L'Union européenne est prête à accorder au Royaume-Uni un court report du Brexit à condition que les députés votent l'accord de divorce négocié avec Theresa May, a annoncé mercredi le président du Conseil européen, Donald Tusk.

« Je crois qu'une courte extension sera possible, mais elle sera conditionnée à un vote positif sur le traité de retrait à la Chambre des communes », a dit M. Tusk devant la presse, réagissant à la requête de la cheffe du gouvernement britannique.

À neuf jours de la date prévue du Brexit, et alors qu'elle a échoué à faire adopter par la Chambre des communes le Traité de retrait conclu fin novembre avec Bruxelles, Mme May a écrit à M. Tusk pour lui demander une extension « jusqu'au 30 juin » de l'article 50 du Traité de Lisbonne, qui régit la sortie d'un pays de l'UE.

« Ce report est un grand regret personnel pour moi »,  a déclaré Theresa May lors d'une courte allocution mercredi soir à Downing Street, après s'être entretenue avec des membres de l'opposition.  

Déclarant que les Britanniques en avaient assez et qu'elle restait « déterminée » à mener à bien le Brexit, elle a estimé qu'il était « maintenant temps pour les députés de se décider ». « J'espère passionnément que les députés soutiendront l'accord que j'ai négocié avec l'UE », a-t-elle dit.

En faisant adopter l'accord de retrait, l'objectif de la dirigeante conservatrice est d'éviter à son pays une sortie brutale, sans accord et sans transition, de l'UE, 46 ans après son adhésion.

Mais sa demande de délai doit être acceptée à l'unanimité des 27 autres États membres de l'UE, réunis en sommet à Bruxelles jeudi et vendredi, et validée par les deux chambres du Parlement britannique avant le 29 mars,  date théorique de la sortie.

La France a déjà averti qu'elle s'opposerait à ce report s'il n'était pas justifié par une stratégie « crédible ».

Le risque demeure donc d'un divorce brutal entre Londres et l'UE, un scénario aux conséquences économiques redoutées d'un côté comme de l'autre.

« Frêle » espoir

« Même si l'espoir d'un succès final peut paraître frêle, voire illusoire, et bien qu'une fatigue du Brexit soit de plus en plus visible et justifiée, nous ne pouvons renoncer à rechercher jusqu'au tout dernier moment une solution positive », a déclaré M. Tusk.

Le traité de retrait de l'UE a été massivement rejeté à deux reprises par les députés britanniques. Mais Theresa May souhaite « présenter une nouvelle fois à la Chambre » ce texte « aussi vite que possible ».

Pour être soumis au vote des députés, l'accord devra cependant être « substantiellement » différent, a prévenu le président de la Chambre des communes, John Bercow.

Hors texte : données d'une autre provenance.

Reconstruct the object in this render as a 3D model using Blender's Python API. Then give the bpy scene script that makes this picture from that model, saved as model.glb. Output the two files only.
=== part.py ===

En obtenant ensuite un report du Brexit au 30 juin, Theresa May compte éviter au Royaume-Uni de participer aux élections européennes fin mai, une perspective qu'elle a considéré « inacceptable », 1000 jours après le référendum de juin 2016 qui a décidé du Brexit.

« En tant que première ministre, je ne suis pas disposée à repousser le Brexit au-delà du 30 juin », a-t-elle déclaré.

Pour quelle durée ?

Mais cette date est jugée trop tardive par plusieurs États membres et fait peser de « graves risques politiques et juridiques » pour l'UE, selon la Commission européenne.

« La question reste ouverte quant à la durée » du report, a souligné Donald Tusk.

Si les dirigeants des 27 « approuvent mes recommandations et qu'il y a un vote positif à la Chambre des communes la semaine prochaine, nous pouvons finaliser et formaliser la décision sur l'extension dans une procédure écrite » ultérieurement, a dit M. Tusk, sans exclure toutefois la nécessité d'un nouveau sommet « la semaine prochaine ».

Plus tôt dans la journée, le président de la Commission européenne, Jean-Claude Juncker, avait estimé qu'il n'y aurait « pas de décision cette semaine lors du Conseil européen ».

Le délai réclamé par Mme May a fait bondir dans les rangs de la majorité comme de l'opposition.

Le leader de l'opposition travailliste, Jeremy Corbyn, partisan d'un report plus long, a fustigé « l'incompétence, les échecs et l'intransigeance de la première ministre et de son gouvernement ».

Le député conservateur europhile Dominic Grieve est allé jusqu'à affirmer : « Je n'ai jamais été aussi honteux d'être membre du Parti conservateur », face à Theresa May qui rejetait sur les députés la responsabilité du manque de décision sur le Brexit.